Quote the lines exactly, starting with the line that contains "Keep writing the" and ending with the line that contains "self.socket = socket", and leave out all other lines.

- _Materials provided_:
○ ○ ○ ○ ○ ○ ○

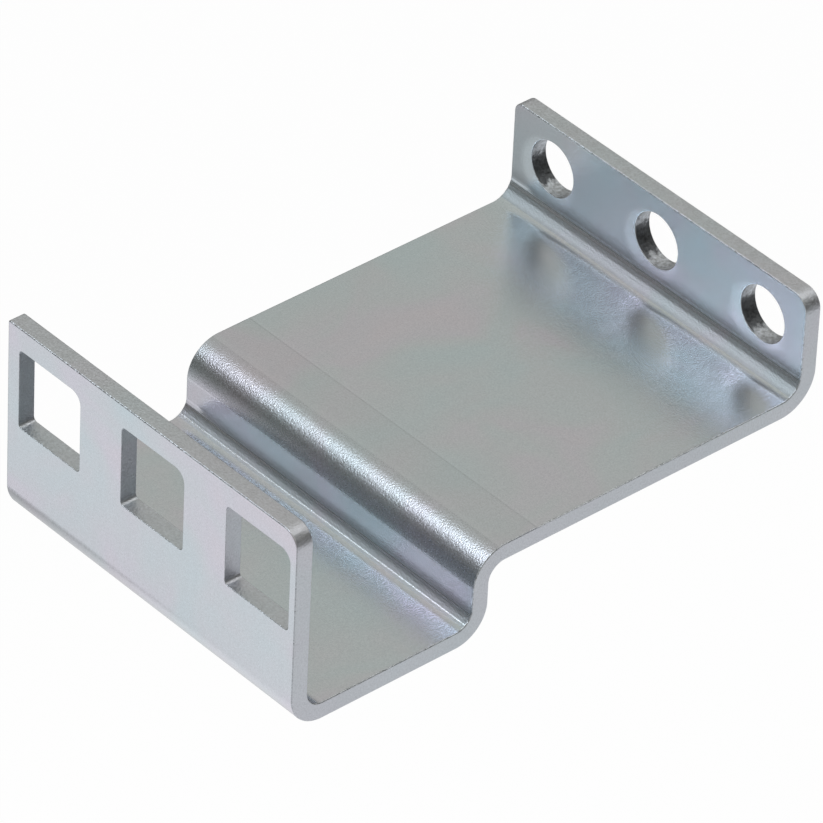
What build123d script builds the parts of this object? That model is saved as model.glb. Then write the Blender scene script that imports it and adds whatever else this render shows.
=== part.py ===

○ ○ ○ ○ ○ ○ ○

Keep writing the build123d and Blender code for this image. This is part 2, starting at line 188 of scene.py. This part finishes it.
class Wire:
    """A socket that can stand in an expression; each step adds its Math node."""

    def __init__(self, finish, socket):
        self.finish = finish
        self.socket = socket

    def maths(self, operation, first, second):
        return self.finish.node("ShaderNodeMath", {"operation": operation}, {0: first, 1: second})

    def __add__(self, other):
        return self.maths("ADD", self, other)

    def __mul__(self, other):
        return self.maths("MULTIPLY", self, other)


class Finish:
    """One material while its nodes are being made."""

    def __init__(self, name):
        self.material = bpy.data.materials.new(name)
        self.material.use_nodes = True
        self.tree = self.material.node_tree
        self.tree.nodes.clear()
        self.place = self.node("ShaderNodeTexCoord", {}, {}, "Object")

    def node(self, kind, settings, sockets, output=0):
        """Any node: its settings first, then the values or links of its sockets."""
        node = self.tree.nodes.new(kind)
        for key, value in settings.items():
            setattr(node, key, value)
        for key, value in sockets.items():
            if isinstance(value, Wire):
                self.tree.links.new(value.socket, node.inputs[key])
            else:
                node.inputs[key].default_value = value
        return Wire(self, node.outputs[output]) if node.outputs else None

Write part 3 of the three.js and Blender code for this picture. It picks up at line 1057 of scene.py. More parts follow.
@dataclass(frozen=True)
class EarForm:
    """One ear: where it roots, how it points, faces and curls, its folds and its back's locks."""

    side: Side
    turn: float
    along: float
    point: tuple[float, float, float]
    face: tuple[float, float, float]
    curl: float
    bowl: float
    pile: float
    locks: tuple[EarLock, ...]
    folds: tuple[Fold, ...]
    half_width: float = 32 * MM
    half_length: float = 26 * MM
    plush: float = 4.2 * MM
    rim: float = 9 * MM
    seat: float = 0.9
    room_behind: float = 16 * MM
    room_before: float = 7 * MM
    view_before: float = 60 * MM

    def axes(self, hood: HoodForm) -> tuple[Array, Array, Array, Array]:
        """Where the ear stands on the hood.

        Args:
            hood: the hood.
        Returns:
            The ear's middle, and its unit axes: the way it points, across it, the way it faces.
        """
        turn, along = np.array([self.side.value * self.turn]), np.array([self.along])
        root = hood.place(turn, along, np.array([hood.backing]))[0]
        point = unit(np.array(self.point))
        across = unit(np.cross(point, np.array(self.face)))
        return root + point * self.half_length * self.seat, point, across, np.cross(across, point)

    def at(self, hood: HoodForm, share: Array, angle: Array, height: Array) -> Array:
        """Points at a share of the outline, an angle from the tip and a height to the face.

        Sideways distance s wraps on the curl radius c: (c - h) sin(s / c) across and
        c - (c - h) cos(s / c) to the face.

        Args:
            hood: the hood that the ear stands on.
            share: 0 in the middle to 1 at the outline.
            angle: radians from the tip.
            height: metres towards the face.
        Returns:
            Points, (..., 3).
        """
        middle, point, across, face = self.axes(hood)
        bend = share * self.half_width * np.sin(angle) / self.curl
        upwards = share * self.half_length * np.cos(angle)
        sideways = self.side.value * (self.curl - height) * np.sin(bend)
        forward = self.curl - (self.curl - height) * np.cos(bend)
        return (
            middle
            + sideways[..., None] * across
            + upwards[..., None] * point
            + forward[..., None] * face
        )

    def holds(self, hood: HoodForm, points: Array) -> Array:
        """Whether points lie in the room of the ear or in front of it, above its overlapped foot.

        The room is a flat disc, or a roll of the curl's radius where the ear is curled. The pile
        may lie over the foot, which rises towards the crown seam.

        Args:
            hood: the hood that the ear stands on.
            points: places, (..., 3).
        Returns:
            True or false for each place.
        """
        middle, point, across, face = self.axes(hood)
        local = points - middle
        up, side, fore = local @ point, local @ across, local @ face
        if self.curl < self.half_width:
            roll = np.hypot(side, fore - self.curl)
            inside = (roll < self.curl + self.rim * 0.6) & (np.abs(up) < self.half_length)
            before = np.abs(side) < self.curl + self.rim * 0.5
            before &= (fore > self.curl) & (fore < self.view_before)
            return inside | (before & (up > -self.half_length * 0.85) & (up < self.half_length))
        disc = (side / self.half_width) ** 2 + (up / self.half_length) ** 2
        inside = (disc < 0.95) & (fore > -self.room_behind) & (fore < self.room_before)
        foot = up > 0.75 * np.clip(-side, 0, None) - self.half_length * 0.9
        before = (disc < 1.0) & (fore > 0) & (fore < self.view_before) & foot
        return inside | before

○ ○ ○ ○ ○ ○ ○

- _Final result_:
Keep writing the build123d and Blender code for this image. This is part 2, starting at line 188 of scene.py. This part finishes it.
class Wire:
    """A socket that can stand in an expression; each step adds its Math node."""

    def __init__(self, finish, socket):
        self.finish = finish
        self.socket = socket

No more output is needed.